Muli Ben-Yehuda's journal

August 18, 2004

tiger

Filed under: Uncategorized — Muli Ben-Yehuda @ 2:05 PM

Following the MD5 collisions found and the SHA-1 break rumored, orrd, who should know something about these matters, recommends using Tiger. I’m reading the paper now.

3 Comments »

  1. I found an MD5 collision once. I implemented a system for a UK retail bank that used MD5 hashes to pseudo-uniquely identify the provenance of files on its (huge – 35000 machines) Windows/NT network. Basically, when anything was installed anywhere, a big database ended up with MD5 hashes of all installed files added to it. The idea was that if a stray file turned up somewhere (which was actually the rollout team’s biggest recurring problem, oddly enough), it would be possible to know exactly what its version was, when it was installed, by whom, what sources were used to build it, etc. The system worked very well, and had workarounds in case an MD5 collision ever occurred. Eventually, one actually did, but unfortunately I didn’t manage to get the relevant people to send me copies of the actual files that caused it, so I couldn’t report it. They were both small files, a few hundred bytes each, but had entirely different contents and lengths.
    I have some suspicions about a potential cryptanalytic attack on MD5 of my own, actually, but I’ve not yet had time to do any work on it.

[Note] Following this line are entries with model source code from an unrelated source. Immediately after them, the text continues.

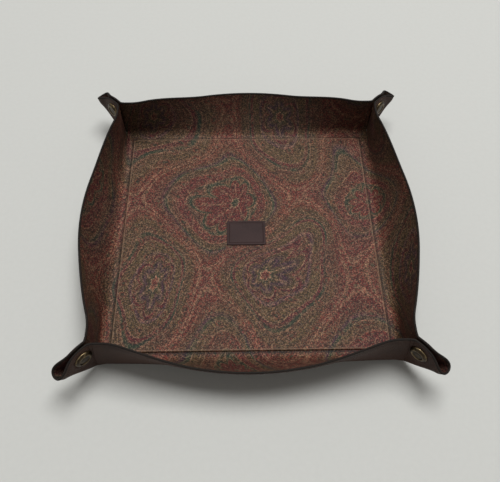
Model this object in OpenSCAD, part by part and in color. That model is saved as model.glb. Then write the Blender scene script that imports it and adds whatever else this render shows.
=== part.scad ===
// Square tray folded from one lined leather sheet, its four corners pinched by press snaps.
// Millimetres, Z up, origin at the middle of the flat underside. The front is toward -Y.

/* [Base] */
// Distance between opposite pressed creases of the base
crease_size = 190; // [160:1:220]
// Width of the pressed groove between the board and the bend
groove_w = 1.2; // [0.8:0.1:2.5]
// Radius of the rounded corners of the board
board_corner_r = 4; // [2:0.5:8]

/* [Sheet] */
// Thickness of the outer leather
leather_t = 1.4; // [1:0.1:1.8]
// Thickness of the inner lining
lining_t = 0.5; // [0.3:0.1:0.8]
// Thickness of the stiff board inside the base
board_t = 1.3; // [0.8:0.1:2]

/* [Walls] */
// Inner radius of the bend between the base and each wall
bend_r = 8; // [6:0.5:12]
// Slope of the bend where it reaches the fold
bend_angle = 45; // [38:1:50]
// How far the middle of a rim bows outward past its fold
wall_bow = 17.5; // [8:0.5:20]
// Height of the rim above the fold at the middle of a wall
rim_mid_h = 26.3; // [22:0.1:30]
// Height of the rim above the fold at the ends of a wall
rim_end_h = 33.2; // [28:0.1:38]
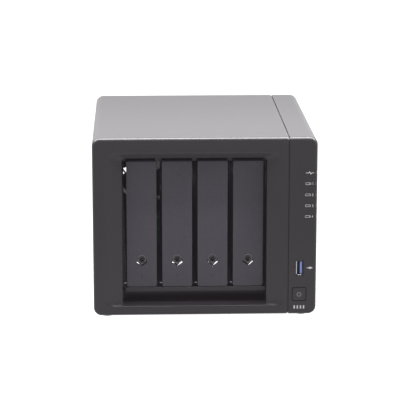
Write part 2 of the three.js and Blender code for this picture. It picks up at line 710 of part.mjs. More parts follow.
function rearPanel() {
  const base = BOARD_TOP;
  const [y0, y1] = [PANEL.front - 1, PANEL.back + 1];
  const margin = 0.4;
  const hole = (x, width, height) => (
    block([x - width / 2 - margin, x + width / 2 + margin], [y0, y1], [base - margin, base + height + margin])
  );
  const sheet = alongY(
    roundedRect([-SIDE + PANEL.inset, SIDE - PANEL.inset], [FLOOR + 0.5, CEILING - 0.5], PANEL.corner),
    [PANEL.front, PANEL.back],
  );
  const grilles = [-FAN.x, FAN.x].flatMap((x) => GRILLE.rings.flatMap((ring) => grilleSlots(x, ring)));
  const screwHoles = [-1, 1].flatMap((side) => [PANEL_SCREW.low, PANEL_SCREW.high].map((z) => (
    rod("y", BOSS.bore, [y0, y1], [side * PANEL_SCREW.x, z], 8)
  )));
  const { x, z, width, height } = CABLE_LOCK;
  const lockSlot = roundedRect([x - width / 2, x + width / 2], [z - height / 2, z + height / 2], 0.8);
  const { count, first, pitch, half, bottom, top } = AIR_SLOTS;
  const airSlots = each(count, (i) => {
    const middle = first + i * pitch;
    return block([middle - half, middle + half], [y0, y1], [bottom, top]);
  });
  return cut(sheet, [
    ...grilles,
    ...screwHoles,
    ...airSlots,
    ...LAN.xs.map((lanX) => hole(lanX, LAN.width, LAN.height)),
    hole(REAR_USB.x, REAR_USB.width, REAR_USB.height),
    hole(DC_INLET.x, DC_INLET.size, DC_INLET.size),
    rod("y", RESET.radius + 0.4, [y0, y1], [RESET.x, RESET.z], 12),
    alongY(lockSlot, [y0, y1]),
  ]);
}

function panelScrew() {
  const { head, shank, tip } = PANEL_SCREW;
  const seat = PANEL.back + GAP;
  const cap = rod("y", head, [seat, seat + 1.8], [0, 0], 12);
  const thread = rod("y", shank, [tip, seat + 0.7], [0, 0], 6);
  const [arm, slit, recess] = [1.9, 0.4, [seat + 0.9, seat + 3]];
  const cross = [block([-arm, arm], recess, [-slit, slit]), block([-slit, slit], recess, [-arm, arm])];
  return cut(cap.add(thread), cross);
}

// ---------------------------------------------------------------- front controls

function powerButton() {
  const half = POWER.size / 2;
  const square = (size, radius) => roundedRect([-size, size], [-size, size], radius);
  const cap = alongY(square(half, 1.5), [FRONT, FRONT + 6]);
  const flange = alongY(square(half + 1.6, 2), [FRONT + WALL + 0.4, FRONT + WALL + 1.6]);
  return cap.add(flange);
}

function controlBoard() {
  const { y, left, right, bottom, top } = CONTROL_BOARD;
  const board = block([left, right], [y, y + BOARD], [bottom, top]);
  const [halfWidth, halfHeight] = [FRONT_USB.width / 2 + 1.2, FRONT_USB.height / 2 + 1.5];
  const usbClearance = block(
    [FRONT_USB.x - halfWidth, FRONT_USB.x + halfWidth],
    [y - 1, y + BOARD + 1],
    [FRONT_USB.z - halfHeight, FRONT_USB.z + halfHeight],
  );
  const powerSwitch = block([POWER.x - 3, POWER.x + 3], [y - 2, y + 0.5], [POWER.z - 3, POWER.z + 3]);
  return cut(board, [usbClearance]).add(powerSwitch);
}

function frontUsbShell() {
  const { x, z, width, height } = FRONT_USB;
  const [y0, y1] = [FRONT + 0.9, FRONT + 14];
  const sleeve = (inset, span) => block(
    [x - width / 2 + inset, x + width / 2 - inset],
    span,
    [z - height / 2 + inset, z + height / 2 - inset],
  );
  return cut(sleeve(0, [y0, y1]), [sleeve(0.5, [y0 - 1, y1 - 1])]);
}

function frontUsbTongue() {
  const { x, z } = FRONT_USB;
  return block([x + 0.3, x + 2.2], [FRONT + 1.6, FRONT + 12.7], [z - 5.6, z + 5.6]);
}

// A clear bar behind the panel with one stub for each lamp, flush with the rounded edge.
function lightGuide() {
  const bar = block([94.4, 96.6], [FRONT + WALL + GAP, FRONT + 6], [91, 138]);
  const { x, half, depth, heights } = LAMP;
  const stubs = heights.map((z) => (
    block([x - half + 0.1, SIDE], [FRONT - 1, FRONT + depth], [z - half, z + half])
  ));
  const necks = heights.map((z) => (
    block([96, x - 0.8], [FRONT + WALL + GAP, FRONT + depth], [z - half, z + half])
  ));
  return join([...stubs, bar, ...necks]).intersect(caseForm(0.05));
}

// Flat cable from the control board back to the main board.
function ribbonCable() {
  const path = new THREE.CurvePath();
  const { x, z, thickness, width } = CABLE;
  const corners = [
    [x, CONTROL_BOARD.y + BOARD + GAP, z],
    [x, -92, z],
    [x, -20, z],
    [x, -2, BOARD_TOP + 1],
    [x, 10, BOARD_TOP + 1],
  ].map((point) => new THREE.Vector3(...point));
  for (let i = 1; i < corners.length; i += 1) {
    path.add(new THREE.LineCurve3(corners[i - 1], corners[i]));
  }
  const [u, v] = [thickness / 2, width / 2];
  const section = polygon([[-u, -v], [u, -v], [u, v], [-u, v]]);
  const options = { steps: 12, bevelEnabled: false, extrudePath: path };
  return toSolid(new THREE.ExtrudeGeometry(section, options));
}

// ---------------------------------------------------------------- assembly

const FINISHES = {
  casePlastic: { color: 0x3d3b3e, roughness: 0.55, metalness: 0 },
  trayPlastic: { color: 0x434249, roughness: 0.6, metalness: 0 },
  blackPlastic: { color: 0x17171a, roughness: 0.5, metalness: 0 },
  rubber: { color: 0x1c1c1d, roughness: 0.9, metalness: 0 },
  steel: { color: 0x9a9b9d, roughness: 0.4, metalness: 0.9 },
  blackSteel: { color: 0x232326, roughness: 0.5, metalness: 0.6 },
  board: { color: 0x1d5b3a, roughness: 0.6, metalness: 0.1 },
  aluminium: { color: 0xb5b7ba, roughness: 0.35, metalness: 0.9 },
  usbBlue: { color: 0x3d6fd6, roughness: 0.45, metalness: 0 },
  clear: { color: 0xd8dde0, roughness: 0.2, metalness: 0 },
};

const assembly = new THREE.Group();

function place(parent, name, finish, solid, [x, y, z] = [0, 0, 0]) {
  const material = new THREE.MeshStandardMaterial(FINISHES[finish]);
  const mesh = new THREE.Mesh(toGeometry(solid), material);
  mesh.name = name;
  mesh.position.set(x, y, z);
  parent.add(mesh);
}

function addCase() {
  place(assembly, "left_shell", "casePlastic", leftShell());
  place(assembly, "right_shell", "casePlastic", rightShell());
  place(assembly, "chassis_base", "steel", chassisBase());
  place(assembly, "rear_panel", "blackSteel", rearPanel());
  place(assembly, "drive_cage", "blackSteel", driveCage());
  place(assembly, "sill_trim", "blackPlastic", sillTrim());
  for (const [end, y] of [["front", FEET.front], ["back", FEET.back]]) {
    place(assembly, `foot_${end}_left`, "rubber", foot(), [-FEET.x, y, 0]);
    place(assembly, `foot_${end}_right`, "rubber", foot(), [FEET.x, y, 0]);
  }
  for (const [level, z] of [["lower", PANEL_SCREW.low], ["upper", PANEL_SCREW.high]]) {
    place(assembly, `panel_screw_${level}_left`, "steel", panelScrew(), [-PANEL_SCREW.x, 0, z]);
    place(assembly, `panel_screw_${level}_right`, "steel", panelScrew(), [PANEL_SCREW.x, 0, z]);
  }
}

function addTrays() {
  for (let bay = 0; bay < BAY_COUNT; bay += 1) {
    const group = new THREE.Group();
    group.position.x = bayX(bay);
    const name = `tray_${bay + 1}`;
    place(group, name, "trayPlastic", tray());
    place(group, `${name}_handle`, "trayPlastic", trayHandle());
    place(group, `${name}_lock`, "blackPlastic", lockBarrel());
    place(group, `${name}_hinge_pin`, "steel", hingePin());
    place(group, `${name}_upper_strip`, "blackPlastic", railStrip(true));
    place(group, `${name}_lower_strip`, "blackPlastic", railStrip(false));
    assembly.add(group);
  }
}

function addElectronics() {
  place(assembly, "backplane", "board", backplane());
  for (let bay = 0; bay < BAY_COUNT; bay += 1) {
    place(assembly, `drive_socket_${bay + 1}`, "blackPlastic", driveSocket(), [bayX(bay) - 7, 0, 0]);
  }
  place(assembly, "mainboard", "board", mainboard());
  place(assembly, "heatsink", "aluminium", heatsink());
  LAN.xs.forEach((x, i) => place(assembly, `lan_port_${i + 1}`, "steel", lanPort(x)));
  place(assembly, "rear_usb_port", "steel", rearUsbPort());
  place(assembly, "dc_inlet", "blackPlastic", dcInlet());
  place(assembly, "reset_button", "blackPlastic", resetButton());
  place(assembly, "ribbon_cable", "blackPlastic", ribbonCable());
}

function addFans() {
  [-FAN.x, FAN.x].forEach((x, i) => {
    place(assembly, `fan_${i + 1}_frame`, "blackPlastic", fanFrame(), [x, FAN.front, FAN.z]);
    place(assembly, `fan_${i + 1}_rotor`, "blackPlastic", fanRotor(), [x, FAN.front, FAN.z]);
  });
}

function addControls() {
  place(assembly, "power_button", "casePlastic", powerButton(), [POWER.x, 0, POWER.z]);
  place(assembly, "control_board", "board", controlBoard());
  place(assembly, "front_usb_shell", "steel", frontUsbShell());
  place(assembly, "front_usb_tongue", "usbBlue", frontUsbTongue());
  place(assembly, "light_guide", "clear", lightGuide());
}

addCase();
addTrays();
addElectronics();
addFans();
addControls();

export default assembly;
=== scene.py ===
"""Looks of a desktop network storage enclosure with four drive trays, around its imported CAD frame."""
import json
import math

import bmesh
import bpy
from mathutils import Matrix, Vector


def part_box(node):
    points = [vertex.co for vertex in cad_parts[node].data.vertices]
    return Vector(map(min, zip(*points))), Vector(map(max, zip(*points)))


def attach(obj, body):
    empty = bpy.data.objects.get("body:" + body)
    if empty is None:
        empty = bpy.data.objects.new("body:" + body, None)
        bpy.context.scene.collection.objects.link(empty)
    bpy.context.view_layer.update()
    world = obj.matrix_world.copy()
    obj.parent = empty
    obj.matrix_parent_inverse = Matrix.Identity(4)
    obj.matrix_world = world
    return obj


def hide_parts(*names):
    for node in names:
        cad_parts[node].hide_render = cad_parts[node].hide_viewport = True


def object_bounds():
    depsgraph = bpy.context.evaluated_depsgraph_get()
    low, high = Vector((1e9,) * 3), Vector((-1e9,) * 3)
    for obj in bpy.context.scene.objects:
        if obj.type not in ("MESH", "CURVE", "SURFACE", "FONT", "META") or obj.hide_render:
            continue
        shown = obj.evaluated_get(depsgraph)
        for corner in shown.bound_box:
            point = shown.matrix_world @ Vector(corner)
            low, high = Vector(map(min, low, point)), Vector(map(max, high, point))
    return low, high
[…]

Maybe in a month or two I’ll get a chance to try the idea.

    Comment by compilerbitch — August 18, 2004 @ 6:35 AM | Reply

    • PS: If it works, it’ll be a complete break, and the same technique might work for other similar hash functions and block ciphers.

      Comment by compilerbitch — August 18, 2004 @ 6:43 AM | Reply

      • Sounds interesting… let me know if you write it up!